I could smell the sugar, the chocolate; feel the ganache coating my
lips, tongue, and mouth.
As
I stood at the cash register, riveted by the treasure in that case, the sounds
around me dulled into the background, the motions in the store slowed into a
dream-like slow motion, and all that mattered was me and that case filled with
the seductive promise of bliss. To say
that I wanted to bring it all home can’t ever capture the depth of my
fascination, hunger, or fierce desire to immerse myself inside all of that
creamy heaven so it was covering my face, my hands, filling my mouth, breathing
it, tasting it, thrilling to it, becoming it.
With
a jerk, I pulled away from the fantasy and paid for my order. As I walked to the car outside I was a little
dazed from balancing on that jagged edge.
Not that I would have bought anything.
Not that I would have actually thrown my health and caution away and
actually indulged my darkest desire.
But just the intensity of that desire clawing inside me – the trembling
depth of it – shook me up. Where does
that come from?
It wasn’t the covering up of
feelings that drove me to that wild, bestial, craven place. It wasn’t a natural human appreciation of
sugar that resulted in that walking dream sequence. It was complicated, layered, and confusing. And mostly…what I’m left with is the sheer
force of it. Like the power of a
thousand suns exploding in my chest.
So here I am now. Trying to make sense of what just
happened. The ice cream sits safely in
my freezer waiting for this evenings treat.

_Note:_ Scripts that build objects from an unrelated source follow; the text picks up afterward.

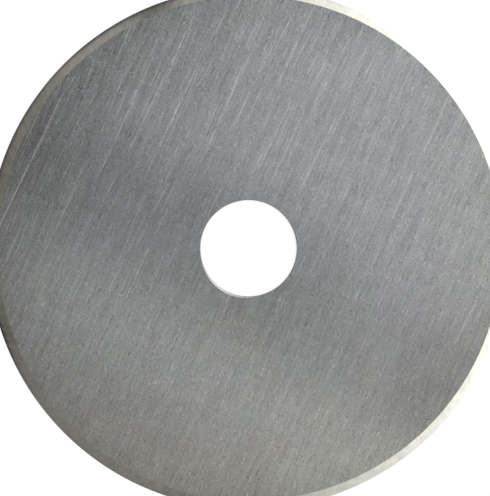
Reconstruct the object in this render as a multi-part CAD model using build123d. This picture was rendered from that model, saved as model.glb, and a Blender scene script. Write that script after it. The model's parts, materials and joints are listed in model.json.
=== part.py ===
from build123d import *
import os
from math import atan2, degrees, radians, tan

# Rotary cutter blade: a thin disc of hardened steel that turns on a boss through its centre hole
# and cuts with the edge ground all round its rim.
#
# The blade lies flat. Z is the axis of the hole, and Z = 0 is the lower flat face. The hole is
# punched, which leaves both of its edges slightly rolled. A deburring cone, held off centre, has
# then taken a crescent off one side of its upper edge. The rim is ground to a bevel on both faces,
# and the outermost part of each bevel is honed at a steeper angle, down to a sharp edge.

# Driving dimensions, in millimetres and degrees
blade_diameter = 45.0     # across the cutting edge
blade_thickness = 0.30    # between the two flat faces
boss_diameter = 8.0       # the boss that the blade turns on
boss_clearance = 0.14     # between the boss and the wall of the hole, all round
roll_width = 0.06         # rolled edge of the hole, measured across the face
roll_depth = 0.03         # rolled edge of the hole, measured into the thickness
chamfer_width = 0.19      # crescent at the hole, measured across the face where it is widest
chamfer_slope = 28.0      # of the crescent from the flat face
chamfer_offset = 0.38     # how far the deburring cone's axis stands off the hole's axis
chamfer_direction = 245.0   # the side that it stands off to, anticlockwise from +X
bevel_width = 0.785       # from the flat face out to the cutting edge
honed_width = 0.20        # outermost part of the bevel, which is honed
honed_angle = 15.0        # slope of the honed part from the plane of the disc
grind_runout = 0.125      # how far the grinding leaves each flat face off the hole's axis
grind_stock = 1.0         # width of the blank that the grinding takes off outside the edge

# Sizes that follow from these
blade_radius = blade_diameter / 2
half_thickness = blade_thickness / 2
hole_radius = boss_diameter / 2 + boss_clearance
mouth_radius = hole_radius + roll_width
wall_half_height = half_thickness - roll_depth
face_radius = blade_radius - bevel_width
honed_radius = blade_radius - honed_width
honed_height = honed_width * tan(radians(honed_angle))
bevel_slope = (half_thickness - honed_height) / (bevel_width - honed_width)
grind_tilt = degrees(atan2(grind_runout * bevel_slope, face_radius))


def punched_blank():
    """Flat disc with its hole, whose edges curve over from each face into the wall."""
    wall_top = (hole_radius, wall_half_height)
    mouth = (mouth_radius, half_thickness)
    blank_radius = blade_radius + grind_stock
    with BuildSketch(Plane.XZ) as section:
        with BuildLine():
            Line((hole_radius, 0), wall_top)
            TangentArc(mouth, wall_top, tangent=(-1, 0))
            Polyline(mouth, (blank_radius, half_thickness), (blank_radius, 0))
            mirror(about=Plane.XZ)
        make_face()
    return revolve(section.sketch, Axis.Z)


def deburring_cone():
    """Space that the deburring cone takes up, from the blade's mid-plane to well above it.

    On the upper face its circle reaches past the hole's wall by the chamfer's width on the side
    that the cone stands off to, and stays inside the hole on the other side.
    """
    circle_radius = hole_radius + chamfer_width - chamfer_offset
    spread = half_thickness / tan(radians(chamfer_slope))
    cone = Cone(circle_radius - spread, circle_radius + spread, blade_thickness)
    return Rotation(0, 0, chamfer_direction) * Pos(chamfer_offset, 0, half_thickness) * cone


def ground_form():
    """Space inside the grinding cones, upper and lower, which meet at the cutting edge.

    The cones turn about an axis that leans a hair from the hole's. The bevel is therefore a
    little narrower at +X on the upper face, and at -X on the lower one.
    """
    cone_tip = honed_height + honed_radius * bevel_slope
    with BuildSketch(Plane.XZ) as section:
        with BuildLine():
            Polyline((0, 0), (0, cone_tip), (honed_radius, honed_height), (blade_radius, 0))
            mirror(about=Plane.XZ)
        make_face()
    return Rotation(0, -grind_tilt, 0) * revolve(section.sketch, Axis.Z)


def blade():
    """The finished blade, resting on its lower face."""
    deburred_blank = punched_blank() - deburring_cone()
    return Pos(0, 0, half_thickness) * (deburred_blank & ground_form())


os.makedirs("parts", exist_ok=True)
export_step(blade(), "parts/blade.step")
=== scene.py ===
import json
from collections import namedtuple
from math import atan2, cos, degrees, pi, radians, sin, tan

import bmesh
import bpy
from bpy.props import FloatProperty, FloatVectorProperty, IntProperty, PointerProperty
from mathutils import Matrix, Vector


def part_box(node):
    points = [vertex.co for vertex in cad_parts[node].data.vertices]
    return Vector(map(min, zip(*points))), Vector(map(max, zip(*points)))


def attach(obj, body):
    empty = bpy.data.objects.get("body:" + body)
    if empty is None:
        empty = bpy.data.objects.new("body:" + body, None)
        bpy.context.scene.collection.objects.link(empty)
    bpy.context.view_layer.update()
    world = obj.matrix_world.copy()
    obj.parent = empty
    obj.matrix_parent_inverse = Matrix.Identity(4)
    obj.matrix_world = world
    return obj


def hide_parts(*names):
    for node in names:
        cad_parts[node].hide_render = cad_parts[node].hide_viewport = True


bl_info = {
    "name": "Rotary Cutter Blade",
    "version": (1, 0, 0),
    "blender": (4, 5, 0),
    "location": "View3D > Sidebar > Blade",
    "description": "Makes a ground steel rotary cutter blade and the plain studio that it lies in",
    "category": "Add Mesh",
}

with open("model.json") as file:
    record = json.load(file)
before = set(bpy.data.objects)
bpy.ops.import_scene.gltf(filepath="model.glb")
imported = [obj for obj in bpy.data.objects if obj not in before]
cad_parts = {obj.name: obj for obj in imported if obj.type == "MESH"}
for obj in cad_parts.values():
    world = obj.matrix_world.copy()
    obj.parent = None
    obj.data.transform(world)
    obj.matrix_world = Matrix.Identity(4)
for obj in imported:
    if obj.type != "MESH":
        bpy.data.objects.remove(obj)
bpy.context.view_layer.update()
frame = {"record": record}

MM = 0.001
BLADE_NODE = "blade"
GRAIN_MAP = "Grain"

blade_lowest, blade_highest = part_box(BLADE_NODE)
mounts = {mount["name"]: mount for mount in frame["record"]["mounts"]}
bore_radius = mounts["bore"]["dims"]["r_mm"] * MM
bore_wall = mounts["bore"]["dims"]["length_mm"] * MM
blade_height = blade_highest.z - blade_lowest.z
rim_reach = min(blade_highest.x, blade_highest.y, -blade_lowest.x, -blade_lowest.y)


class BladeSizes(bpy.types.PropertyGroup):
    """Sizes of the blade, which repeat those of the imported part"""

    rim_radius: FloatProperty(
        name="Rim radius", description="From the hole's axis to the cutting edge",
        default=rim_reach, unit="LENGTH", precision=6)
    thickness: FloatProperty(
        name="Thickness", description="Between the two flat faces",
        default=blade_height, unit="LENGTH", precision=6)
    hole_radius: FloatProperty(
        name="Hole radius", description="To the wall of the hole",
        default=bore_radius, unit="LENGTH", precision=6)
    roll_width: FloatProperty(
        name="Roll width", description="Rolled edge of the hole, across the face",
        default=0.06 * MM, unit="LENGTH", precision=6)
    roll_depth: FloatProperty(
        name="Roll depth", description="Rolled edge of the hole, into the thickness",
        default=(blade_height - bore_wall) / 2, unit="LENGTH", precision=6)
    chamfer_width: FloatProperty(
        name="Crescent width", description="Crescent of chamfer at the hole, where it is widest",
        default=0.19 * MM, unit="LENGTH", precision=6)
    chamfer_slope: FloatProperty(
        name="Crescent slope", description="Slope of the crescent from the flat face",
        default=radians(28), unit="ROTATION")
    chamfer_offset: FloatProperty(
        name="Crescent offset", description="How far the crescent's cone stands off the hole's axis",
        default=0.38 * MM, unit="LENGTH", precision=6)
    chamfer_direction: FloatProperty(
        name="Crescent direction", description="The side of the hole that the crescent is on",
        default=radians(245), unit="ROTATION")
    bevel_width: FloatProperty(
        name="Bevel width", description="From the flat face out to the cutting edge",
        default=0.785 * MM, unit="LENGTH", precision=6)
    honed_width: FloatProperty(
        name="Honed width", description="Outermost part of the bevel, which is honed",
        default=0.20 * MM, unit="LENGTH", precision=6)
    honed_angle: FloatProperty(
        name="Honed angle", description="Slope of the honed part from the plane of the disc",
        default=radians(15), unit="ROTATION")
    honed_round: FloatProperty(
        name="Honed corner", description="How far the corner of the honed band is rounded, each way",
        default=0.14 * MM, unit="LENGTH", precision=6)
    grind_runout: FloatProperty(
        name="Grind runout", description="How far the grinding leaves each flat face off the hole's axis",
        default=0.125 * MM, unit="LENGTH", precision=6)
    turn_steps: IntProperty(
        name="Turn steps", description="Steps of the full turn that sweeps the section round",
        default=720, min=90)


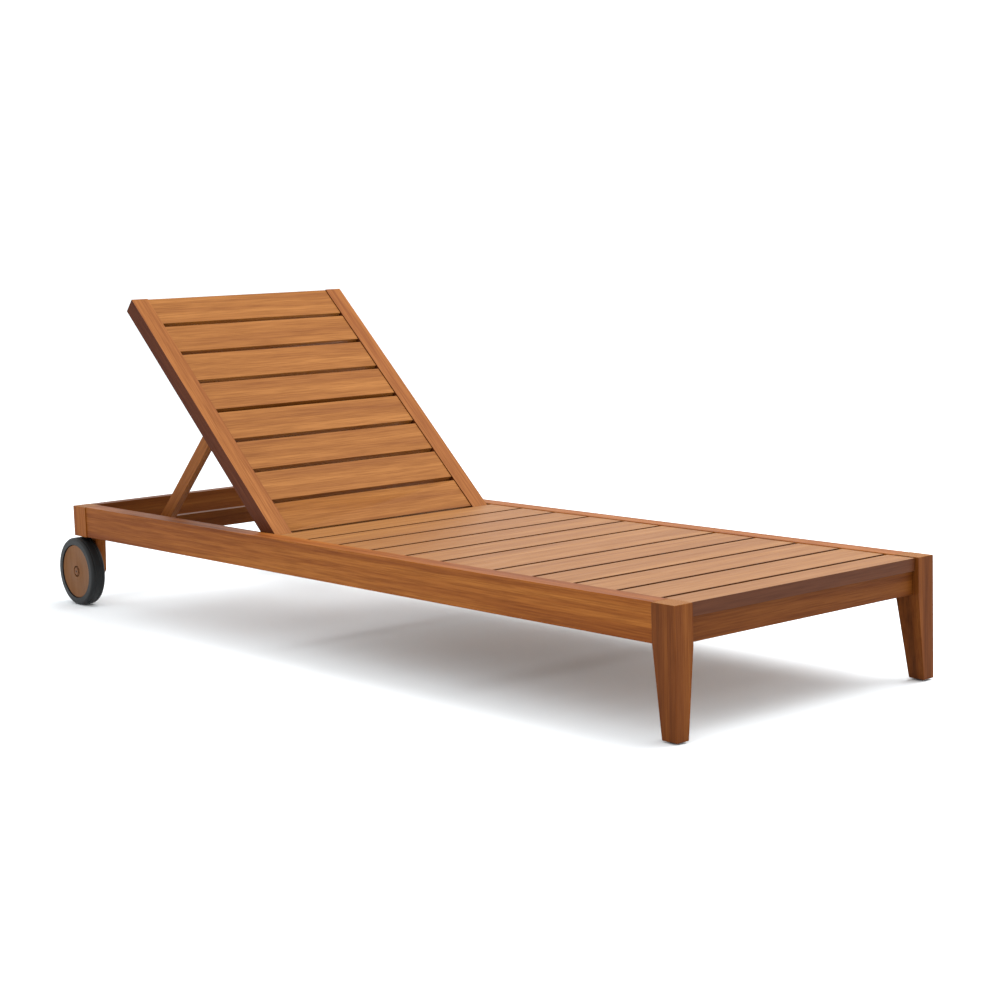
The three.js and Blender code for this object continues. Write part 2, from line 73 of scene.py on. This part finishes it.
# Painted light: the lighter colour of a post's top, the face that looks up to the light.
PAINTED_TOP_LIGHT = "88561f"
WOOD_IOR = 1.47
BARE, OILED, RUBBED = 0.06, 0.08, 0.17  # sheen: seldom touched, oiled, and rubbed bright by use
ALONG_X, ALONG_Y, ALONG_Z = 0, 1, 2

DISC_OFFSET = (3.1, 0.4, 1.9)
DISC_STRETCH = 12
DISC_LINE_MM = 3.1
RUBBER_IOR, NYLON_IOR = 1.52, 1.53
# The cap's dark spot is painted shade, where a hole would be.
CAP_HOLE_SHADE_RADIUS = 2.4 * MM
CAP_HOLE_SHADE_EDGE = 0.6 * MM
RUBBER_MOTTLE_MM = 3.8
RUBBER_GRIT_MM = 0.7
RUBBER_GRIT_DEPTH = 0.15 * MM
NYLON_MOTTLE_MM = 1.7
BRUSH_MM = 1.1
BRUSH_STRETCH = 20
STEEL_WEAR_MM = 11

TYRE_SEGMENTS = 160
TYRE_SHOULDER_STEPS = 7
TYRE_SHOULDER = 6.5 * MM
TYRE_GROOVE = 0.7 * MM
GROOVE_PLACE, GROOVE_HALF = 0.16, 0.04  # its middle and its half width, as shares of the tread's width
TYRE_SEAT_CLEARANCE = 0.3 * MM
DISC_SEGMENTS = 144
DISC_CHAMFER = 1.5 * MM
DISC_RIM, DISC_RIM_FOOT = 3.5 * MM, 5 * MM  # from the disc's edge to the rim's shoulder and to its foot
DISC_RIM_STEP = 1.0 * MM
DISC_HOLLOW = 1.2 * MM
BOSS_WIDTH, BOSS_FOOT = 6 * MM, 9 * MM  # from the bore to the boss's shoulder and to its foot
BOSS_STEP = 0.6 * MM
BUSH_CLEARANCE = 0.2 * MM
SMOOTH_ANGLE = math.radians(35)

CAMERA_PLACE = Vector((3.40608, -2.70839, 0.86012))
CAMERA_YAW = math.radians(139.822)
CAMERA_PITCH = math.radians(-7.521)
CAMERA_ROLL = math.radians(-1.754)
CAMERA_LENS_MM = 74.69
CAMERA_SENSOR_MM = 36
CAMERA_REACH = 200

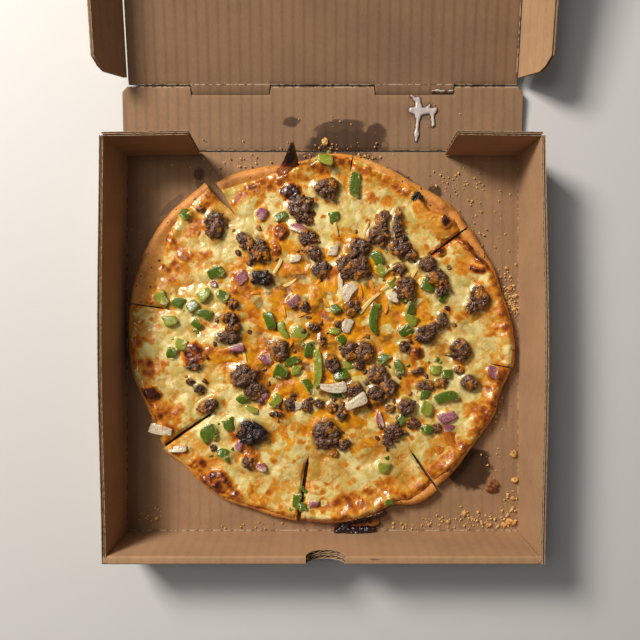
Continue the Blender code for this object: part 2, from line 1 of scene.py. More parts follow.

I will eat an appropriate amount and enjoy it appropriately. I will feel proud of myself control and
impressed with my adult, sane, measured choices. As I have a right to be. As a food addict, as someone who lives with
the growling beast of excess inside, it’s nothing short of miraculous that I
can harness the clawing compulsion for wild abandon and live safely on the
sharp edge.
But I’m still left with the shaken
memory of that compelling dark thrill calling to me like an (almost)
irresistible siren. And left feeling
unsatisfied, denied and cheated out of something I can never have. Flames still licking around my suicidal
fantasizing. I don’t want to be someone
who can have such a dark need for excess.
I don’t want to be someone who can feel so much for food. I see the pathetic horror of my obsession and
am mortified by myself. Addiction is
ugly, even when coated in chocolate and covered with sprinkles. And no matter how many years I live in
control, make good choices, get healthier physically and emotionally, that
churning chaos inside will always lurk…dark and dangerous and hungry.
I remember reading that Amy
Winehouse died. Succumbed finally to her
addictions. Everyone shook their heads –
they saw it coming. She was a train
wreck and it was only a matter of time until her self-destructive drinking and
drugging took her life. They don’t see
me the same way. But Amy and I are
kindred troubled spirits. I fight the
same demons she did. And all I can say
is that today, for today, I won the fight.
But Amy didn’t.
If I could wish for something it
would be that we all didn’t have to fight so hard to live. But maybe that’s what we’re meant to do. Maybe it’s part of what makes life so very precious. Because it’s worth fighting for. Every soft summer day, every impossibly blue
sky, every joyous shared drive to an ice cream shoppe, every moment shared with
someone we love, it’s worth fighting for.
With everything I have and with everything I am…I want to live.